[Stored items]
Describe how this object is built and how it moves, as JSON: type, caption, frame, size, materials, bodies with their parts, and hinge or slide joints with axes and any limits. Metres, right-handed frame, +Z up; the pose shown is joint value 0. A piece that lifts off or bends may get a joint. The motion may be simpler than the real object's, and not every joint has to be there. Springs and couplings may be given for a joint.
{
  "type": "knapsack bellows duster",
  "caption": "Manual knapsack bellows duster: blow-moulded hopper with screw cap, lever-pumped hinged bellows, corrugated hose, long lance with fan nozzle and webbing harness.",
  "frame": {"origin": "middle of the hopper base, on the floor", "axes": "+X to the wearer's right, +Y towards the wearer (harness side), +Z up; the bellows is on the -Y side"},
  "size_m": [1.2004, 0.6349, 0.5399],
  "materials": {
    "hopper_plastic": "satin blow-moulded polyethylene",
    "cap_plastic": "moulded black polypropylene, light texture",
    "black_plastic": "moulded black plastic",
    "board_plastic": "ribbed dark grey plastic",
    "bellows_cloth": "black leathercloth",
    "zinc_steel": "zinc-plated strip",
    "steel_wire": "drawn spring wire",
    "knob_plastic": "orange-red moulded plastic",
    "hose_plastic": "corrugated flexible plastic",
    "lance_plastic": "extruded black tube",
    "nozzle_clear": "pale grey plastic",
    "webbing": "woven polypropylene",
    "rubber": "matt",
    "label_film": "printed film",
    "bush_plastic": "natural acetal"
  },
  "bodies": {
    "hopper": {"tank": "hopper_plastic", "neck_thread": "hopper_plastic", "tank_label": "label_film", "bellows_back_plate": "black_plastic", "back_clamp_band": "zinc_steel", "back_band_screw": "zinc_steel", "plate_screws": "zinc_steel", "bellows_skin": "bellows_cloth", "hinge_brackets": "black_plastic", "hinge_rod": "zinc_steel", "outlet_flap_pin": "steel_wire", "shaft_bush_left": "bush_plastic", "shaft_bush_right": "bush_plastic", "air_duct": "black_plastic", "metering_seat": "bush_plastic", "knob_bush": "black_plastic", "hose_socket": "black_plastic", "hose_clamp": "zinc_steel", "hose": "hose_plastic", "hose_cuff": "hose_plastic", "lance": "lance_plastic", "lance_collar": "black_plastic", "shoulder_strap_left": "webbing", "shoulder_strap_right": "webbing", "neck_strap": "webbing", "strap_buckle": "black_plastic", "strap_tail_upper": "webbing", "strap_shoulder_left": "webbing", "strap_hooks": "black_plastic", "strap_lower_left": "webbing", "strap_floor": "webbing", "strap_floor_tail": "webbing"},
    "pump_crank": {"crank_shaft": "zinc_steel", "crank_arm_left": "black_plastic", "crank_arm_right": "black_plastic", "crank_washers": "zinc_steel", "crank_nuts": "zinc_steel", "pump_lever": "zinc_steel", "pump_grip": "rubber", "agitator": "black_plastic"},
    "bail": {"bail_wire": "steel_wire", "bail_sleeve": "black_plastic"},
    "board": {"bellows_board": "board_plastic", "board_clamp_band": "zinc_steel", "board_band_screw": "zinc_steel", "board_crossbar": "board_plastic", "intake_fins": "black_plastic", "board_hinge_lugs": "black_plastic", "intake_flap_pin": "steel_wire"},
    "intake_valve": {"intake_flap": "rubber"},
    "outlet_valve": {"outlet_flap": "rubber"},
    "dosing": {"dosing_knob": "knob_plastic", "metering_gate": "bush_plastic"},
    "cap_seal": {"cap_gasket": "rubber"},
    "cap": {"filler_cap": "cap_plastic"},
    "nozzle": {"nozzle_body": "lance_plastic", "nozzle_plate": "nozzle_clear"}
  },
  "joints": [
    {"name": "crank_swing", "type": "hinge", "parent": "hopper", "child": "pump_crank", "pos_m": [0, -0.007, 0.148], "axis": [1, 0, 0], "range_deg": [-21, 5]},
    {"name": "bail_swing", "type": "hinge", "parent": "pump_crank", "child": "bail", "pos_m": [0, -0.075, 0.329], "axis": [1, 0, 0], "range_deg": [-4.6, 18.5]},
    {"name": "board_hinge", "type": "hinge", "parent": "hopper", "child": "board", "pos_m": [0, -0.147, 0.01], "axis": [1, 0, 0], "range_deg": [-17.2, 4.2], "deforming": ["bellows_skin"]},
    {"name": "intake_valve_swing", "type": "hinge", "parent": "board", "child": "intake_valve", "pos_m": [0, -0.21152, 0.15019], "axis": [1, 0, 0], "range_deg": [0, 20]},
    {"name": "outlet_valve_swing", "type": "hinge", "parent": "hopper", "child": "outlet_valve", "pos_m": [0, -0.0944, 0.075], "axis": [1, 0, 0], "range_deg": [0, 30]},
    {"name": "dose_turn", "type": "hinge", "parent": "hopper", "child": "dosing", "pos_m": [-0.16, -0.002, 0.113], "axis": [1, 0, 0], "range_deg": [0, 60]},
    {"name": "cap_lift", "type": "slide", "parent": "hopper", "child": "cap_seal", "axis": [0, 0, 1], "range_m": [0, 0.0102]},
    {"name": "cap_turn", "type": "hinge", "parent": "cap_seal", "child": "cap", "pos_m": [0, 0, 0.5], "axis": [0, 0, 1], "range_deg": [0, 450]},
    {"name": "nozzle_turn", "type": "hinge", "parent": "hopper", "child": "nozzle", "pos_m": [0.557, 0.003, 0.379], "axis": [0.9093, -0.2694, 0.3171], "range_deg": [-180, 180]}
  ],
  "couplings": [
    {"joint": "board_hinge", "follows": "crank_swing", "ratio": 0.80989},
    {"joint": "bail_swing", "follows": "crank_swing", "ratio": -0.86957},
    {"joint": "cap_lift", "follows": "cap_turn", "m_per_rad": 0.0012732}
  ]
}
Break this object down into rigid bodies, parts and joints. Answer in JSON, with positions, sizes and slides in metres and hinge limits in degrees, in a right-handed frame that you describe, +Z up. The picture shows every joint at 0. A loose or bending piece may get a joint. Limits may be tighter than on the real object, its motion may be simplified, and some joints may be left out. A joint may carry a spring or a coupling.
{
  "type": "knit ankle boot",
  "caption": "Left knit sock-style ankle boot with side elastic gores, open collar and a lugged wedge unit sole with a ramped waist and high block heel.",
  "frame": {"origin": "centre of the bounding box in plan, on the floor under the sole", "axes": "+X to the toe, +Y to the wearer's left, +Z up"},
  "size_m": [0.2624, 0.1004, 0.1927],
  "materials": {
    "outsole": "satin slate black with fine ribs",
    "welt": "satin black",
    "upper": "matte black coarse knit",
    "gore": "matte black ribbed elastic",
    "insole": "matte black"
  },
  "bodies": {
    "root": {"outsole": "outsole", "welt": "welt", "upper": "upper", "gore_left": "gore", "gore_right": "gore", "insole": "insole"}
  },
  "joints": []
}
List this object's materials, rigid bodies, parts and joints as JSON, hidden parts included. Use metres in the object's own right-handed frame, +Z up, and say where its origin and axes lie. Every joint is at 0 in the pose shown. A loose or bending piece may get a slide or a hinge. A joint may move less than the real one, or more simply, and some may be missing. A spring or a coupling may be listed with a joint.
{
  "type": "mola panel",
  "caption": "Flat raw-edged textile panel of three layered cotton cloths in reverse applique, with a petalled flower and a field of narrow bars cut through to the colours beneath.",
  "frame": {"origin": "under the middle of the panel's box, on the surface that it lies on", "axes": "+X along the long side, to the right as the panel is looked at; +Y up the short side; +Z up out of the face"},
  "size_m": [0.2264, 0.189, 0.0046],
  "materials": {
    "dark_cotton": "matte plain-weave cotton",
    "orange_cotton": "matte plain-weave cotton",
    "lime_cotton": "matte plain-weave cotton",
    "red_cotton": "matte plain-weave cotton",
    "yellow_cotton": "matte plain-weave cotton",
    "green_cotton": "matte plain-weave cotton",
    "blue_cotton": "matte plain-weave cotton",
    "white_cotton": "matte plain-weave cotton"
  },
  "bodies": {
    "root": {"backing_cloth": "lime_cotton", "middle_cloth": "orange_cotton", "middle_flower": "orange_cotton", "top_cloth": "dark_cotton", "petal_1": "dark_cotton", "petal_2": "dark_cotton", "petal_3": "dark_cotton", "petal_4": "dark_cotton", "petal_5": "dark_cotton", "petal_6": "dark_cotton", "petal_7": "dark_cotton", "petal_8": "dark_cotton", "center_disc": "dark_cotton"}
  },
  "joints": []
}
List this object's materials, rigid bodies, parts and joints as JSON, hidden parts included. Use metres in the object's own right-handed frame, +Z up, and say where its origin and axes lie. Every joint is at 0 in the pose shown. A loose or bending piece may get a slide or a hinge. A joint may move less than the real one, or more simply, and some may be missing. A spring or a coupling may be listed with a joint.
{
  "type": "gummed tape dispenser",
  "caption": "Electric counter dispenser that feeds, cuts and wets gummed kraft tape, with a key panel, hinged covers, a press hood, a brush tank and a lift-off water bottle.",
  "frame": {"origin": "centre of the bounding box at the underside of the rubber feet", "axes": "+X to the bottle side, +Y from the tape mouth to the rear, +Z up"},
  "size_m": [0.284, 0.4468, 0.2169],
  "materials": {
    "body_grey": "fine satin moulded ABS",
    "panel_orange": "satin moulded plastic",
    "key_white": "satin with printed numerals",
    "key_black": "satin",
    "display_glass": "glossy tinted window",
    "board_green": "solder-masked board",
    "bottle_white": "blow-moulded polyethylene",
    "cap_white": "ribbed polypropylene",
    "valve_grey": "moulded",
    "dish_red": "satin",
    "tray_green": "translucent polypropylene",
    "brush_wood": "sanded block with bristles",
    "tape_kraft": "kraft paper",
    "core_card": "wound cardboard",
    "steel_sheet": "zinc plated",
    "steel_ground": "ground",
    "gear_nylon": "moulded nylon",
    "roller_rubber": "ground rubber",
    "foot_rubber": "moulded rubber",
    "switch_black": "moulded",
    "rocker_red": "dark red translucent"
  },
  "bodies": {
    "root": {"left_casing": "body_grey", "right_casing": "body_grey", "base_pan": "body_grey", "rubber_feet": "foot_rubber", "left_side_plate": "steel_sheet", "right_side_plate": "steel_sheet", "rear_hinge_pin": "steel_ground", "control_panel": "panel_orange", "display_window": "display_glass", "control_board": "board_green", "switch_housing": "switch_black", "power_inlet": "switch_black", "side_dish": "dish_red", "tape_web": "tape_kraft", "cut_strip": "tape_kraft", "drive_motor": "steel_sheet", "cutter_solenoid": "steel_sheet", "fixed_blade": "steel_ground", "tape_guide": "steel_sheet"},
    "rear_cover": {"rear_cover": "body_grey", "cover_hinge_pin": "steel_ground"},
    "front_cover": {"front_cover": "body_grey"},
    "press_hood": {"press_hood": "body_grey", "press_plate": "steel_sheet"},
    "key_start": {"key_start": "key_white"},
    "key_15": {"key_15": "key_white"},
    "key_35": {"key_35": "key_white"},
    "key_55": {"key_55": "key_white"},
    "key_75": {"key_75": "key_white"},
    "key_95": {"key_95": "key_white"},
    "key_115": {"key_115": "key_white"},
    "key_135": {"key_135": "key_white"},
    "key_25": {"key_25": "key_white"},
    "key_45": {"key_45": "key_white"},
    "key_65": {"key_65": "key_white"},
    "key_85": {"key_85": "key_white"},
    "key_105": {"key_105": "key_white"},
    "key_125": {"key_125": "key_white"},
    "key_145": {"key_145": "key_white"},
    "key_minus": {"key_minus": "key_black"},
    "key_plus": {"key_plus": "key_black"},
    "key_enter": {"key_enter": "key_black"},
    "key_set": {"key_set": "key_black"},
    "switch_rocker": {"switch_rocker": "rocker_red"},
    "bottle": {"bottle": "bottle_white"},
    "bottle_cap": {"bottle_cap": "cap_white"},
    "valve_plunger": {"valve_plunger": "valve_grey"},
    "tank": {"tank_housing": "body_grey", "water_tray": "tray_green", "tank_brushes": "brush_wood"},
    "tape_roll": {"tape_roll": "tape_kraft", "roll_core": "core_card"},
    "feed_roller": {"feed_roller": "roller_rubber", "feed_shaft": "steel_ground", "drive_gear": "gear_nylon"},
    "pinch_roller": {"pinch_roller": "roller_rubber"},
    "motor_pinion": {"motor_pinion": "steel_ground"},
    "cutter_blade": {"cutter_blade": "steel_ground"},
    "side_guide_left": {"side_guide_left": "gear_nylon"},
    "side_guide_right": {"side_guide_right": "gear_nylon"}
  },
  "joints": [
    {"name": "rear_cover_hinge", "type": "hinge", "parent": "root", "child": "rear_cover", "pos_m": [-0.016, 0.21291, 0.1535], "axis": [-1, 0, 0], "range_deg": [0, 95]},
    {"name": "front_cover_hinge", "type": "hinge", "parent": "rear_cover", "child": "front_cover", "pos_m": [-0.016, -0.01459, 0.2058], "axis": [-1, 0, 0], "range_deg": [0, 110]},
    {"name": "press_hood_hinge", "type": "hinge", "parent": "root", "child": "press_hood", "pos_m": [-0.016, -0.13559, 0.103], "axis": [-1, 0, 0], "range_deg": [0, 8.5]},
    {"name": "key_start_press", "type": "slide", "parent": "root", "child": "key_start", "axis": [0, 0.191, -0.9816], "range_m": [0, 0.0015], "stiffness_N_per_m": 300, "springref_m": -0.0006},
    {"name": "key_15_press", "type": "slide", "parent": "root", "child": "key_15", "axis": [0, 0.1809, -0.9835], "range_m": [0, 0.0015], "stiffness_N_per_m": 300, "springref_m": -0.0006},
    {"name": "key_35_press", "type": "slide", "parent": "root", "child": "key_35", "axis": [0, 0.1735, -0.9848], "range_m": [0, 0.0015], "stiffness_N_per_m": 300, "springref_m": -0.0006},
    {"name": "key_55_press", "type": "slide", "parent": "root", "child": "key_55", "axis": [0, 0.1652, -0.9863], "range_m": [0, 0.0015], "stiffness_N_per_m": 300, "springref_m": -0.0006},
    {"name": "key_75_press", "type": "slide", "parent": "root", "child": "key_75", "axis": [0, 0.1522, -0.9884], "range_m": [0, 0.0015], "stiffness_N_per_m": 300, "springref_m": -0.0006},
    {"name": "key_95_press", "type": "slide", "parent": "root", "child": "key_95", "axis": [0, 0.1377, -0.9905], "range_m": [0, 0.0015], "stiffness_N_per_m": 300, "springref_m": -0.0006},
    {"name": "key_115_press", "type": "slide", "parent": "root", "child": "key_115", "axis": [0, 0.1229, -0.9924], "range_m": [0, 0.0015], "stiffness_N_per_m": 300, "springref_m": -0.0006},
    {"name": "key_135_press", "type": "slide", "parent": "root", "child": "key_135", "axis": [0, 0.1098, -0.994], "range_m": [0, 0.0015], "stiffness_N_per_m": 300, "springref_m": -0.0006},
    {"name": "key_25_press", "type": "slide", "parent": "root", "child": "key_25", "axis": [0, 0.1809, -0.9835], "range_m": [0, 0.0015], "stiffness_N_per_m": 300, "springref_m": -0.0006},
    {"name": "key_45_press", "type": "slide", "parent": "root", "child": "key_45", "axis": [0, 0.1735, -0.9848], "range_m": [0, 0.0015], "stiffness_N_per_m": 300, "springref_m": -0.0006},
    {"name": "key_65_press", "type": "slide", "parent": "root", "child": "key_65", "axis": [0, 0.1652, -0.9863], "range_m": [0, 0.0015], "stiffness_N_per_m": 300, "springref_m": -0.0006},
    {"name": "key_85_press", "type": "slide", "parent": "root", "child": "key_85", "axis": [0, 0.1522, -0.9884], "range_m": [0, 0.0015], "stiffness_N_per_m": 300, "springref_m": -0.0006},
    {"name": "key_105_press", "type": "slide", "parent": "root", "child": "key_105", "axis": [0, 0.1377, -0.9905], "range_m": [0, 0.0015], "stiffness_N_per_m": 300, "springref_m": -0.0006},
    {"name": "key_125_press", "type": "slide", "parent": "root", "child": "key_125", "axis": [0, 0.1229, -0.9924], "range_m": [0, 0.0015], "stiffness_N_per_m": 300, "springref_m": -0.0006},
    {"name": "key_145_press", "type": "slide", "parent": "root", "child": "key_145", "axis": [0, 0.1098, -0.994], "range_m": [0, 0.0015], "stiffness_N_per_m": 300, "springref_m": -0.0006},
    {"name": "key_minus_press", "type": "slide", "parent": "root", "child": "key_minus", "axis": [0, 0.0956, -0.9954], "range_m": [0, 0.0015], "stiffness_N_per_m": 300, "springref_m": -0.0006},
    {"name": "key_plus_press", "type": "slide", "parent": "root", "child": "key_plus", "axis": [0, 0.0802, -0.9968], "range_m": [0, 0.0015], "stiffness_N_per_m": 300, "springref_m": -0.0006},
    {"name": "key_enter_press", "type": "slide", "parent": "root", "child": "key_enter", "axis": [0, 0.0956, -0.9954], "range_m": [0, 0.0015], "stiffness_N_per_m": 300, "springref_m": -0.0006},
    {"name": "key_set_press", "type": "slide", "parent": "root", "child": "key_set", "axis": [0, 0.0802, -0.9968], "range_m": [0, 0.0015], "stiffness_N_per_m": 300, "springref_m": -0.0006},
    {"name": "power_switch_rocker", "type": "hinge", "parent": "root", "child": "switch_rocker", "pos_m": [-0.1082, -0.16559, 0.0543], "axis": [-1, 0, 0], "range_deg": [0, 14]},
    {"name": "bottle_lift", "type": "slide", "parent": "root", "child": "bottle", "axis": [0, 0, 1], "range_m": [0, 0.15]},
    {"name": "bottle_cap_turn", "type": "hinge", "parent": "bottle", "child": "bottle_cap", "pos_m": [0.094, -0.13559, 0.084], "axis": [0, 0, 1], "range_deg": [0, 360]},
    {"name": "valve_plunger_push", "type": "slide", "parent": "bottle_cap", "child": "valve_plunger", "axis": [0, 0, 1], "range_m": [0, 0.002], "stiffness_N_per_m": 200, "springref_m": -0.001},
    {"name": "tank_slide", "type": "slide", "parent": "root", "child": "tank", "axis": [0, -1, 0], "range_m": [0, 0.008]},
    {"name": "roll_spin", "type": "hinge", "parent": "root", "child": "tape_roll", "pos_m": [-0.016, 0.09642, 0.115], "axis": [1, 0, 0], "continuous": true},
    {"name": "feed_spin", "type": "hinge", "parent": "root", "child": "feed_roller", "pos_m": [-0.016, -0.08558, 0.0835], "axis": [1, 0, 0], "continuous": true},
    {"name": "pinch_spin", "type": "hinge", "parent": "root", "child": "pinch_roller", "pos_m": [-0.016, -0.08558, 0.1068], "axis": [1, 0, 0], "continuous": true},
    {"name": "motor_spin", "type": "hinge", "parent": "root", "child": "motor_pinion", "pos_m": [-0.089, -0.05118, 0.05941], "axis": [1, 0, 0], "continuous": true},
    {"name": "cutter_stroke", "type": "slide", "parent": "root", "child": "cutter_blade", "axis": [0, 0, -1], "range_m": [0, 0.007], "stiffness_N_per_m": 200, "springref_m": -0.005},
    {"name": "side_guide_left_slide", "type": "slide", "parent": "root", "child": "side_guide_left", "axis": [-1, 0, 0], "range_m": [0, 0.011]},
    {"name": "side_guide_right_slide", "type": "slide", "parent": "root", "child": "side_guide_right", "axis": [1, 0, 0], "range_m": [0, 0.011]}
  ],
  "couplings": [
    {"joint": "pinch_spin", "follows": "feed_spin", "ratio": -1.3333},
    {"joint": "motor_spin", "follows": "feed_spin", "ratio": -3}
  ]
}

● **Set task**:
List the lines of the records where "axes" occurs.

● **Correct result**:
Describe how this object is built and how it moves, as JSON: type, caption, frame, size, materials, bodies with their parts, and hinge or slide joints with axes and any limits. Metres, right-handed frame, +Z up; the pose shown is joint value 0. A piece that lifts off or bends may get a joint. The motion may be simpler than the real object's, and not every joint has to be there. Springs and couplings may be given for a joint.
  "frame": {"origin": "middle of the hopper base, on the floor", "axes": "+X to the wearer's right, +Y towards the wearer (harness side), +Z up; the bellows is on the -Y side"},
  "frame": {"origin": "centre of the bounding box in plan, on the floor under the sole", "axes": "+X to the toe, +Y to the wearer's left, +Z up"},
List this object's materials, rigid bodies, parts and joints as JSON, hidden parts included. Use metres in the object's own right-handed frame, +Z up, and say where its origin and axes lie. Every joint is at 0 in the pose shown. A loose or bending piece may get a slide or a hinge. A joint may move less than the real one, or more simply, and some may be missing. A spring or a coupling may be listed with a joint.
  "frame": {"origin": "under the middle of the panel's box, on the surface that it lies on", "axes": "+X along the long side, to the right as the panel is looked at; +Y up the short side; +Z up out of the face"},
List this object's materials, rigid bodies, parts and joints as JSON, hidden parts included. Use metres in the object's own right-handed frame, +Z up, and say where its origin and axes lie. Every joint is at 0 in the pose shown. A loose or bending piece may get a slide or a hinge. A joint may move less than the real one, or more simply, and some may be missing. A spring or a coupling may be listed with a joint.
  "frame": {"origin": "centre of the bounding box at the underside of the rubber feet", "axes": "+X to the bottle side, +Y from the tape mouth to the rear, +Z up"},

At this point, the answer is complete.